§ **Goal**: Extract exactly those lines that lie between the start of the material and the line with "Rotation = FreeCAD.Rotation", including both boundary lines and no others.

§ **Supplied material**:

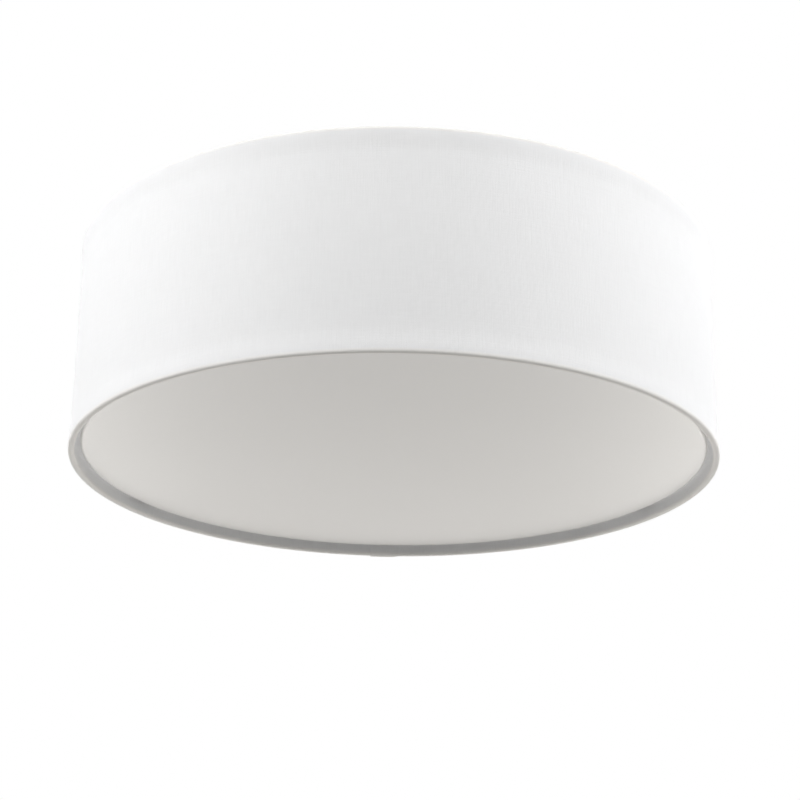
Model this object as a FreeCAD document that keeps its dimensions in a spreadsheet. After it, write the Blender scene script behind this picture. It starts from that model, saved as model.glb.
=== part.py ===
"""Flush mount ceiling light: a round cloth drum with an opal disc in its mouth, over a round LED unit.

Millimetres, +Z up. The origin is the middle of the face that lies against the ceiling, and the light
hangs below it. The front of the light looks along -Y.

The steel pan holds the electrics and three studs. The drum hangs on the studs by three straps, which
knurled nuts clamp. The opal disc hangs on three magnets just inside the drum's lower hem.
"""
import FreeCAD, Part

import math
import os

import Sketcher

Vector = FreeCAD.Vector
Rotation = FreeCAD.Rotation

# Every size that can be set by itself.
SIZES = (
    # the drum
    ("shade_diameter", 300),
    ("shade_height", 100),
    ("waist_inset", 0.7),  # how far the wall draws in between the rings
    ("waist_run", 10),  # height in which it comes out to a ring
    ("cloth_thickness", 0.4),
    ("glue_line", 0.2),
    ("liner_thickness", 0.4),
    ("ring_wire", 1.7),
    ("ring_play", 0.3),  # between the wire and the cloth round it
    ("top_hem_rise", 1.6),  # the cloth runs straight this far past the ring's middle
    ("bottom_hem_rise", 5.4),  # enough to hide the legs of the diffuser's tabs
    ("hem_depth", 12),  # how far the cloth is turned in at each mouth
    ("lap_width", 12),  # where the cloth's ends overlap at the back
    # the opal disc and what holds it
    ("diffuser_gap", 2.3),
    ("diffuser_recess", 4.5),
    ("diffuser_thickness", 2.5),
    ("diffuser_edge_radius", 1.5),
    ("strike_diameter", 14),
    ("strike_thickness", 0.8),
    ("magnet_inset", 10.5),
    ("magnet_gap", 0.1),
    ("cup_diameter", 12),
    ("cup_height", 2.4),
    ("cup_wall", 0.9),
    ("cup_stud_diameter", 3),
    ("cup_head_diameter", 5.6),
    ("cup_head_height", 0.9),
    ("magnet_seat", 0.1),  # how far the magnet sits inside its cup
    ("tab_width", 10),
    ("tab_thickness", 0.8),
    ("liner_play", 0.2),  # between the liner and the end of a strap or tab
    ("tab_end", 6.5),  # from the magnet's middle to the tab's end
    # the pan
    ("pan_depth", 15),
    ("pan_sheet", 0.8),
    ("pan_radius", 116),
    ("pan_rake", 3),
    ("pan_flange", 5),
    ("pan_bend_radius", 3),
    ("well_inset", 16),  # from the pan's foot to the middle of a slot
    ("slot_length", 12),
    ("slot_width", 5),
    ("well_margin", 3.5),
    ("well_rake", 2.5),
    ("cable_hole_diameter", 16),
    ("cable_hole_margin", 2.5),  # from the bush to the LED board
    ("grommet_lip", 2),
    ("grommet_lip_thickness", 1.8),
    ("grommet_bore", 9),
    # the straps, studs and nuts
    ("strap_width", 14),
    ("strap_thickness", 1.5),
    ("strap_foot", 8),  # from the stud's middle to the strap's end
    ("strap_shelf", 14),  # level length next to the ring
    ("strap_bend_radius", 2.5),
    ("stud_inset", 9),  # from the pan's foot to a stud's middle
    ("stud_diameter", 4),
    ("stud_length", 12.5),
    ("stud_head_diameter", 7),
    ("stud_head_height", 1.2),
    ("stud_hole_play", 0.25),
    ("washer_diameter", 9),
    ("washer_thickness", 0.8),
    ("nut_diameter", 12),
    ("nut_height", 5),
    ("nut_collar_diameter", 8.5),
    ("nut_collar_height", 2),
    ("knurl_depth", 0.4),
    # the LED board
    ("board_inner_radius", 51),
    ("board_outer_radius", 86),
    ("board_thickness", 1.6),
    ("inner_chip_circle", 66),
    ("outer_chip_circle", 79),
    ("chip_length", 3.5),
    ("chip_width", 2.8),
    ("chip_height", 0.7),
    ("board_screw_circle", 72.5),
    ("connector_length", 8),
    ("connector_width", 9),
    ("connector_height", 5.5),
    ("connector_x", 57.5),
    ("connector_hole", 2.4),
    # small screws
    ("small_screw_diameter", 3),
    ("small_screw_length", 6),
    ("small_head_diameter", 5.6),
    ("small_head_height", 2),
    ("recess_length", 3),
    ("recess_width", 0.8),
    ("recess_depth", 1.1),
    ("screw_play", 0.2),  # a screw in its clearance hole, on the radius
    # the driver
    ("driver_length", 62),
    ("driver_width", 36),
    ("driver_height", 20),
    ("driver_y", 17),
    ("driver_wall", 1.5),
    ("driver_corner", 2.5),
    ("driver_ear", 9),
    ("driver_ear_width", 11),
    ("driver_board_thickness", 1.2),
    ("driver_post_height", 2.5),
    ("driver_post_diameter", 3.6),
    # the terminal block
    ("pole_pitch", 10),
    ("pole_width", 8.2),
    ("block_width", 17),
    ("block_height", 9.5),
    ("block_web_height", 4),
    ("block_y", -22),
    ("turret_diameter", 6.4),
    ("turret_height", 3),
    ("turret_offset", 4.4),
    ("clamp_diameter", 4.6),
    ("clamp_bore", 2.8),
    ("clamp_length", 14),
    ("clamp_screw_diameter", 2.6),
    ("clamp_screw_slot", 0.5),
    # the earth point
    ("earth_x", 33),
    ("earth_y", -25),
    ("earth_screw_diameter", 4),
    ("earth_head_diameter", 7.6),
    ("earth_head_height", 2.6),
    ("tag_diameter", 8.4),
    ("tag_thickness", 0.8),
    ("tag_barrel_diameter", 3.8),
    ("tag_barrel_length", 7),
    # the leads
    ("lead_diameter", 2),
    ("lead_drop", 6),  # the leads run this far below the pan
    ("lead_spread", 4),  # from one of the driver's leads to the next
    ("lead_row", 7),  # Y of the first of them
    # clearances
    ("fit_gap", 0.05),
    ("slit_play", 0.5),
)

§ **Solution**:
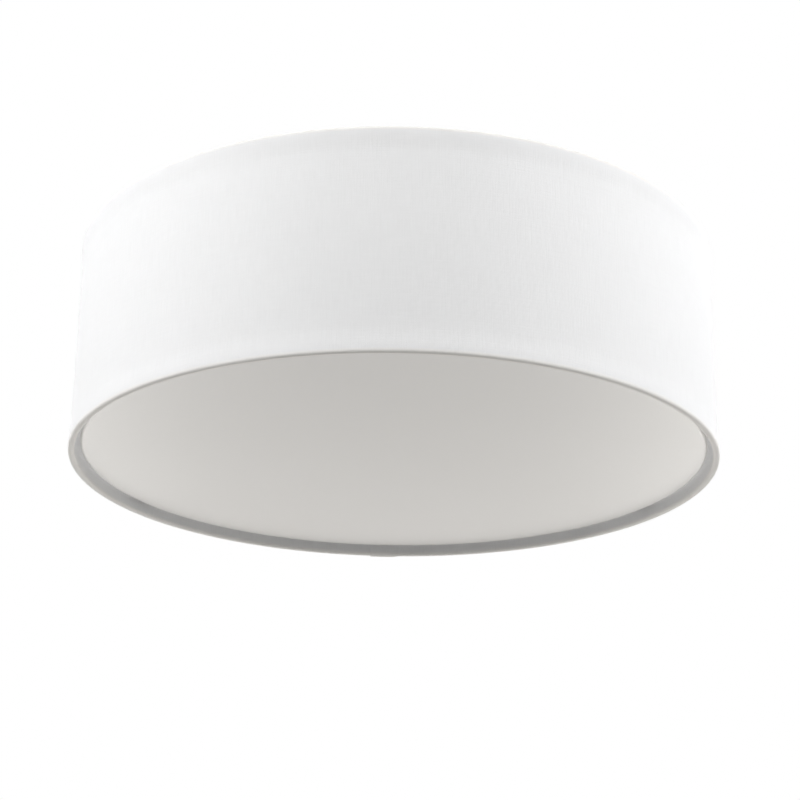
Model this object as a FreeCAD document that keeps its dimensions in a spreadsheet. After it, write the Blender scene script behind this picture. It starts from that model, saved as model.glb.
=== part.py ===
"""Flush mount ceiling light: a round cloth drum with an opal disc in its mouth, over a round LED unit.

Millimetres, +Z up. The origin is the middle of the face that lies against the ceiling, and the light
hangs below it. The front of the light looks along -Y.

The steel pan holds the electrics and three studs. The drum hangs on the studs by three straps, which
knurled nuts clamp. The opal disc hangs on three magnets just inside the drum's lower hem.
"""
import FreeCAD, Part

import math
import os

import Sketcher

Vector = FreeCAD.Vector
Rotation = FreeCAD.Rotation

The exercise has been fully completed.